◆ **Exercise brief**
Return each line holding the string "rigid".

"""

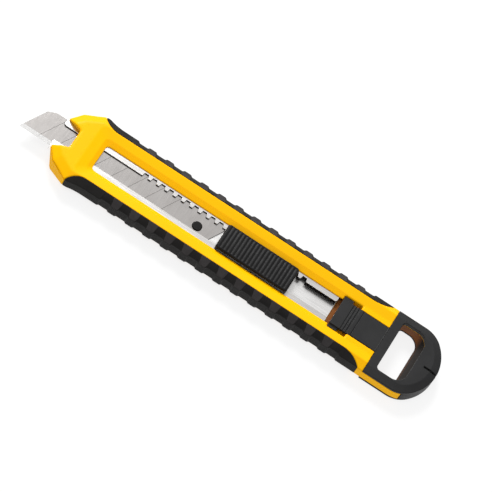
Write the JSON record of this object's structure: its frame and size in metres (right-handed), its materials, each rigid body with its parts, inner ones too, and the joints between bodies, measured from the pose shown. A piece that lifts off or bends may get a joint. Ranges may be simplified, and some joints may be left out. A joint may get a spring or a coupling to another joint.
{
  "type": "utility knife",
  "caption": "Snap-off utility knife with a long blade in a steel channel, a ribbed thumb slide, rubber side grips and a pull-off tail cap with a lanyard hole.",
  "frame": {"origin": "on the flat back, in the middle of the 224.5 mm handle", "axes": "+X from the blade to the tail, +Z out of the slider's face, +Y to the side with the lock rack"},
  "size_m": [0.243, 0.0448, 0.0109],
  "materials": {
    "yellow_shell": "satin moulded ABS, yellow",
    "grip_rubber": "matte charcoal elastomer",
    "holder_steel": "bright rolled stainless sheet",
    "blade_steel": "fine ground carbon steel, polished bevel",
    "black_plastic": "satin charcoal moulding",
    "black_pin": "black finished steel",
    "spring_steel": "spring steel"
  },
  "bodies": {
    "handle": {"housing_back": "yellow_shell", "housing_top": "yellow_shell", "grip_left": "grip_rubber", "grip_right": "grip_rubber", "blade_holder": "holder_steel"},
    "slide": {"blade": "blade_steel", "slider_carrier": "holder_steel", "blade_pin": "black_pin", "carrier_rivets": "holder_steel", "slider_button": "black_plastic", "lock_spring": "spring_steel"},
    "cap": {"end_cap": "black_plastic"},
    "latch": {"cap_latch": "black_plastic"}
  },
  "joints": [
    {"name": "blade_slide", "type": "slide", "parent": "handle", "child": "slide", "axis": [-1, 0, 0], "range_m": [-0.0249, 0.0697], "deforming": ["lock_spring"]},
    {"name": "cap_pull", "type": "slide", "parent": "handle", "child": "cap", "axis": [1, 0, 0], "range_m": [0, 0.06]},
    {"name": "latch_press", "type": "hinge", "parent": "cap", "child": "latch", "pos_m": [0.0642, 0, 0.00885], "axis": [0, -1, 0], "range_deg": [0, 5.5], "stiffness_Nm_per_rad": 0.4, "springref_deg": -2.86}
  ]
}
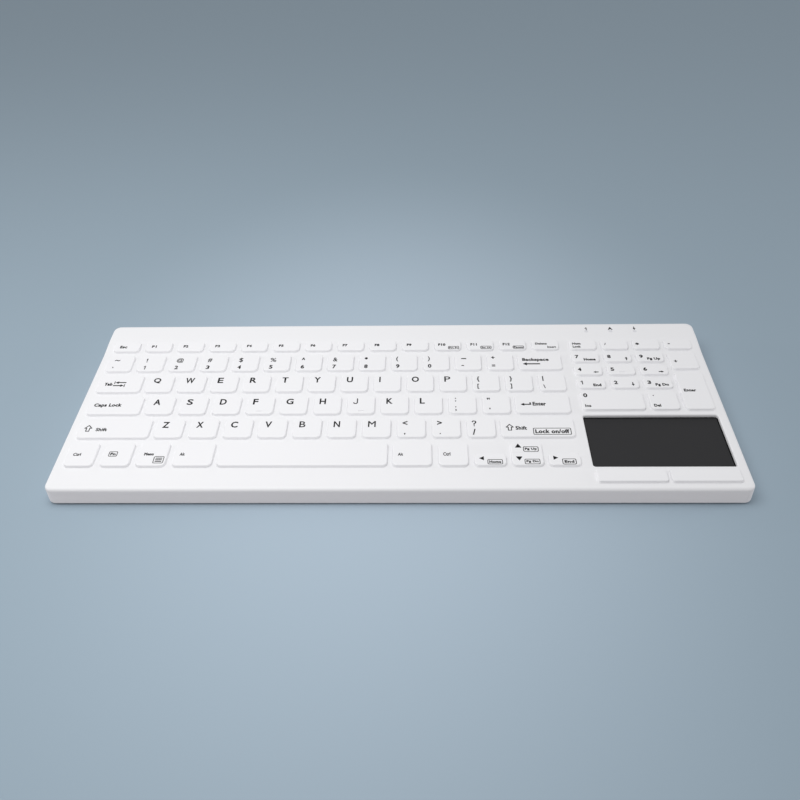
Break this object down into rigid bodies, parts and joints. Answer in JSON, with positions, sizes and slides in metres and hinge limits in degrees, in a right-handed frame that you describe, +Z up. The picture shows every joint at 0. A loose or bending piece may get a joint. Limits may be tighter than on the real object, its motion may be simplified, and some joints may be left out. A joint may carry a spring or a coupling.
{
  "type": "medical keyboard",
  "caption": "Sealed white silicone-covered keyboard with number pad, recessed touchpad, two mouse buttons and low travelling keys.",
  "frame": {"origin": "on the resting plane under the middle of the body's outline", "axes": "+X to the user's right along the keyboard, +Y away from the user, +Z up"},
  "size_m": [0.3634, 0.1398, 0.0166],
  "materials": {
    "white_silicone": "satin",
    "key_silicone": "satin",
    "touchpad_black": "fine matte",
    "gasket_foam": "matte",
    "circuit_board": "satin",
    "flat_cable": "satin",
    "led_body": "gloss",
    "chip_black": "matte",
    "crystal_can": "satin",
    "header_white": "satin",
    "zinc_steel": "satin",
    "tray_plastic": "satin",
    "base_plastic": "fine texture",
    "screw_steel": "satin",
    "foot_rubber": "matte",
    "bush_rubber": "satin"
  },
  "bodies": {
    "body": {"silicone_cover": "white_silicone", "touchpad_surface": "touchpad_black", "touchpad_gasket": "gasket_foam", "touchpad_board": "circuit_board", "touchpad_ribbon": "flat_cable", "main_board": "circuit_board", "status_leds": "led_body", "controller_chip": "chip_black", "clock_crystal": "crystal_can", "cable_header": "header_white", "steel_backplate": "zinc_steel", "base_tray": "tray_plastic", "bottom_plate": "base_plastic", "bottom_screws": "screw_steel", "rubber_feet": "foot_rubber", "cable_bush": "bush_rubber"},
    "key_escape": {"key_escape": "key_silicone"},
    "keys_f1_to_f4": {"keys_f1_to_f4": "key_silicone"},
    "keys_f5_to_f8": {"keys_f5_to_f8": "key_silicone"},
    "keys_f9_to_f12": {"keys_f9_to_f12": "key_silicone"},
    "key_delete": {"key_delete": "key_silicone"},
    "keys_grave_to_4": {"keys_grave_to_4": "key_silicone"},
    "keys_5_to_8": {"keys_5_to_8": "key_silicone"},
    "keys_9_to_equals": {"keys_9_to_equals": "key_silicone"},
    "key_backspace": {"key_backspace": "key_silicone"},
    "key_tab": {"key_tab": "key_silicone"},
    "keys_q_to_t": {"keys_q_to_t": "key_silicone"},
    "keys_y_to_p": {"keys_y_to_p": "key_silicone"},
    "keys_brackets": {"keys_brackets": "key_silicone"},
    "key_caps_lock": {"key_caps_lock": "key_silicone"},
    "keys_a_to_g": {"keys_a_to_g": "key_silicone"},
    "keys_h_to_quote": {"keys_h_to_quote": "key_silicone"},
    "key_enter": {"key_enter": "key_silicone"},
    "key_shift_left": {"key_shift_left": "key_silicone"},
    "keys_z_to_b": {"keys_z_to_b": "key_silicone"},
    "keys_n_to_slash": {"keys_n_to_slash": "key_silicone"},
    "key_shift_right": {"key_shift_right": "key_silicone"},
    "key_ctrl_left": {"key_ctrl_left": "key_silicone"},
    "key_fn": {"key_fn": "key_silicone"},
    "key_system": {"key_system": "key_silicone"},
    "key_alt_left": {"key_alt_left": "key_silicone"},
    "key_space": {"key_space": "key_silicone"},
    "key_alt_right": {"key_alt_right": "key_silicone"},
    "key_ctrl_right": {"key_ctrl_right": "key_silicone"},
    "key_arrow_left": {"key_arrow_left": "key_silicone"},
    "key_arrow_down": {"key_arrow_down": "key_silicone"},
    "key_arrow_up": {"key_arrow_up": "key_silicone"},
    "key_arrow_right": {"key_arrow_right": "key_silicone"},
    "keys_pad_top": {"keys_pad_top": "key_silicone"},
    "keys_pad_7_to_9": {"keys_pad_7_to_9": "key_silicone"},
    "keys_pad_4_to_6": {"keys_pad_4_to_6": "key_silicone"},
    "keys_pad_1_to_3": {"keys_pad_1_to_3": "key_silicone"},
    "key_pad_0": {"key_pad_0": "key_silicone"},
    "key_pad_point": {"key_pad_point": "key_silicone"},
    "key_pad_plus": {"key_pad_plus": "key_silicone"},
    "key_pad_enter": {"key_pad_enter": "key_silicone"},
    "mouse_button_left": {"mouse_button_left": "key_silicone"},
    "mouse_button_right": {"mouse_button_right": "key_silicone"}
  },
  "joints": [
    {"name": "key_escape_press", "type": "slide", "parent": "body", "child": "key_escape", "axis": [0, 0.1, -0.995], "range_m": [0, 0.0015], "stiffness_N_per_m": 400},
    {"name": "keys_f1_to_f4_press", "type": "slide", "parent": "body", "child": "keys_f1_to_f4", "axis": [0, 0.1, -0.995], "range_m": [0, 0.0015], "stiffness_N_per_m": 1600},
    {"name": "keys_f5_to_f8_press", "type": "slide", "parent": "body", "child": "keys_f5_to_f8", "axis": [0, 0.1, -0.995], "range_m": [0, 0.0015], "stiffness_N_per_m": 1600},
    {"name": "keys_f9_to_f12_press", "type": "slide", "parent": "body", "child": "keys_f9_to_f12", "axis": [0, 0.1, -0.995], "range_m": [0, 0.0015], "stiffness_N_per_m": 1600},
    {"name": "key_delete_press", "type": "slide", "parent": "body", "child": "key_delete", "axis": [0, 0.1, -0.995], "range_m": [0, 0.0015], "stiffness_N_per_m": 400},
    {"name": "keys_grave_to_4_press", "type": "slide", "parent": "body", "child": "keys_grave_to_4", "axis": [0, 0.0262, -0.9997], "range_m": [0, 0.0015], "stiffness_N_per_m": 2000},
    {"name": "keys_5_to_8_press", "type": "slide", "parent": "body", "child": "keys_5_to_8", "axis": [0, 0.0262, -0.9997], "range_m": [0, 0.0015], "stiffness_N_per_m": 1600},
    {"name": "keys_9_to_equals_press", "type": "slide", "parent": "body", "child": "keys_9_to_equals", "axis": [0, 0.0262, -0.9997], "range_m": [0, 0.0015], "stiffness_N_per_m": 1600},
    {"name": "key_backspace_press", "type": "slide", "parent": "body", "child": "key_backspace", "axis": [0, 0.0262, -0.9997], "range_m": [0, 0.0015], "stiffness_N_per_m": 400},
    {"name": "key_tab_press", "type": "slide", "parent": "body", "child": "key_tab", "axis": [0, 0.0262, -0.9997], "range_m": [0, 0.0015], "stiffness_N_per_m": 400},
    {"name": "keys_q_to_t_press", "type": "slide", "parent": "body", "child": "keys_q_to_t", "axis": [0, 0.0262, -0.9997], "range_m": [0, 0.0015], "stiffness_N_per_m": 2000},
    {"name": "keys_y_to_p_press", "type": "slide", "parent": "body", "child": "keys_y_to_p", "axis": [0, 0.0262, -0.9997], "range_m": [0, 0.0015], "stiffness_N_per_m": 2000},
    {"name": "keys_brackets_press", "type": "slide", "parent": "body", "child": "keys_brackets", "axis": [0, 0.0262, -0.9997], "range_m": [0, 0.0015], "stiffness_N_per_m": 1200},
    {"name": "key_caps_lock_press", "type": "slide", "parent": "body", "child": "key_caps_lock", "axis": [0, 0.0262, -0.9997], "range_m": [0, 0.0015], "stiffness_N_per_m": 400},
    {"name": "keys_a_to_g_press", "type": "slide", "parent": "body", "child": "keys_a_to_g", "axis": [0, 0.0262, -0.9997], "range_m": [0, 0.0015], "stiffness_N_per_m": 2000},
    {"name": "keys_h_to_quote_press", "type": "slide", "parent": "body", "child": "keys_h_to_quote", "axis": [0, 0.0262, -0.9997], "range_m": [0, 0.0015], "stiffness_N_per_m": 2400},
    {"name": "key_enter_press", "type": "slide", "parent": "body", "child": "key_enter", "axis": [0, 0.0262, -0.9997], "range_m": [0, 0.0015], "stiffness_N_per_m": 400},
    {"name": "key_shift_left_press", "type": "slide", "parent": "body", "child": "key_shift_left", "axis": [0, 0.0262, -0.9997], "range_m": [0, 0.0015], "stiffness_N_per_m": 400},
    {"name": "keys_z_to_b_press", "type": "slide", "parent": "body", "child": "keys_z_to_b", "axis": [0, 0.0262, -0.9997], "range_m": [0, 0.0015], "stiffness_N_per_m": 2000},
    {"name": "keys_n_to_slash_press", "type": "slide", "parent": "body", "child": "keys_n_to_slash", "axis": [0, 0.0262, -0.9997], "range_m": [0, 0.0015], "stiffness_N_per_m": 2000},
    {"name": "key_shift_right_press", "type": "slide", "parent": "body", "child": "key_shift_right", "axis": [0, 0.0262, -0.9997], "range_m": [0, 0.0015], "stiffness_N_per_m": 400},
    {"name": "key_ctrl_left_press", "type": "slide", "parent": "body", "child": "key_ctrl_left", "axis": [0, 0.0262, -0.9997], "range_m": [0, 0.0015], "stiffness_N_per_m": 400},
    {"name": "key_fn_press", "type": "slide", "parent": "body", "child": "key_fn", "axis": [0, 0.0262, -0.9997], "range_m": [0, 0.0015], "stiffness_N_per_m": 400},
    {"name": "key_system_press", "type": "slide", "parent": "body", "child": "key_system", "axis": [0, 0.0262, -0.9997], "range_m": [0, 0.0015], "stiffness_N_per_m": 400},
    {"name": "key_alt_left_press", "type": "slide", "parent": "body", "child": "key_alt_left", "axis": [0, 0.0262, -0.9997], "range_m": [0, 0.0015], "stiffness_N_per_m": 400},
    {"name": "key_space_press", "type": "slide", "parent": "body", "child": "key_space", "axis": [0, 0.0262, -0.9997], "range_m": [0, 0.0015], "stiffness_N_per_m": 400},
    {"name": "key_alt_right_press", "type": "slide", "parent": "body", "child": "key_alt_right", "axis": [0, 0.0262, -0.9997], "range_m": [0, 0.0015], "stiffness_N_per_m": 400},
    {"name": "key_ctrl_right_press", "type": "slide", "parent": "body", "child": "key_ctrl_right", "axis": [0, 0.0262, -0.9997], "range_m": [0, 0.0015], "stiffness_N_per_m": 400},
    {"name": "key_arrow_left_press", "type": "slide", "parent": "body", "child": "key_arrow_left", "axis": [0, 0.0262, -0.9997], "range_m": [0, 0.0015], "stiffness_N_per_m": 400},
    {"name": "key_arrow_down_press", "type": "slide", "parent": "body", "child": "key_arrow_down", "axis": [0, 0.0262, -0.9997], "range_m": [0, 0.0015], "stiffness_N_per_m": 400},
    {"name": "key_arrow_up_press", "type": "slide", "parent": "body", "child": "key_arrow_up", "axis": [0, 0.0262, -0.9997], "range_m": [0, 0.0015], "stiffness_N_per_m": 400},
    {"name": "key_arrow_right_press", "type": "slide", "parent": "body", "child": "key_arrow_right", "axis": [0, 0.0262, -0.9997], "range_m": [0, 0.0015], "stiffness_N_per_m": 400},
    {"name": "keys_pad_top_press", "type": "slide", "parent": "body", "child": "keys_pad_top", "axis": [0, 0.1, -0.995], "range_m": [0, 0.0015], "stiffness_N_per_m": 1600},
    {"name": "keys_pad_7_to_9_press", "type": "slide", "parent": "body", "child": "keys_pad_7_to_9", "axis": [0, 0.0262, -0.9997], "range_m": [0, 0.0015], "stiffness_N_per_m": 1200},
    {"name": "keys_pad_4_to_6_press", "type": "slide", "parent": "body", "child": "keys_pad_4_to_6", "axis": [0, 0.0262, -0.9997], "range_m": [0, 0.0015], "stiffness_N_per_m": 1200},
    {"name": "keys_pad_1_to_3_press", "type": "slide", "parent": "body", "child": "keys_pad_1_to_3", "axis": [0, 0.0262, -0.9997], "range_m": [0, 0.0015], "stiffness_N_per_m": 1200},
    {"name": "key_pad_0_press", "type": "slide", "parent": "body", "child": "key_pad_0", "axis": [0, 0.0262, -0.9997], "range_m": [0, 0.0015], "stiffness_N_per_m": 400},
    {"name": "key_pad_point_press", "type": "slide", "parent": "body", "child": "key_pad_point", "axis": [0, 0.0262, -0.9997], "range_m": [0, 0.0015], "stiffness_N_per_m": 400},
    {"name": "key_pad_plus_press", "type": "slide", "parent": "body", "child": "key_pad_plus", "axis": [0, 0.0262, -0.9997], "range_m": [0, 0.0015], "stiffness_N_per_m": 400},
    {"name": "key_pad_enter_press", "type": "slide", "parent": "body", "child": "key_pad_enter", "axis": [0, 0.0262, -0.9997], "range_m": [0, 0.0015], "stiffness_N_per_m": 400},
    {"name": "mouse_button_left_press", "type": "slide", "parent": "body", "child": "mouse_button_left", "axis": [0, 0.0262, -0.9997], "range_m": [0, 0.0015], "stiffness_N_per_m": 400},
    {"name": "mouse_button_right_press", "type": "slide", "parent": "body", "child": "mouse_button_right", "axis": [0, 0.0262, -0.9997], "range_m": [0, 0.0015], "stiffness_N_per_m": 400}
  ]
}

"""

◆ **Output of the task**
Write the JSON record of this object's structure: its frame and size in metres (right-handed), its materials, each rigid body with its parts, inner ones too, and the joints between bodies, measured from the pose shown. A piece that lifts off or bends may get a joint. Ranges may be simplified, and some joints may be left out. A joint may get a spring or a coupling to another joint.
Break this object down into rigid bodies, parts and joints. Answer in JSON, with positions, sizes and slides in metres and hinge limits in degrees, in a right-handed frame that you describe, +Z up. The picture shows every joint at 0. A loose or bending piece may get a joint. Limits may be tighter than on the real object, its motion may be simplified, and some joints may be left out. A joint may carry a spring or a coupling.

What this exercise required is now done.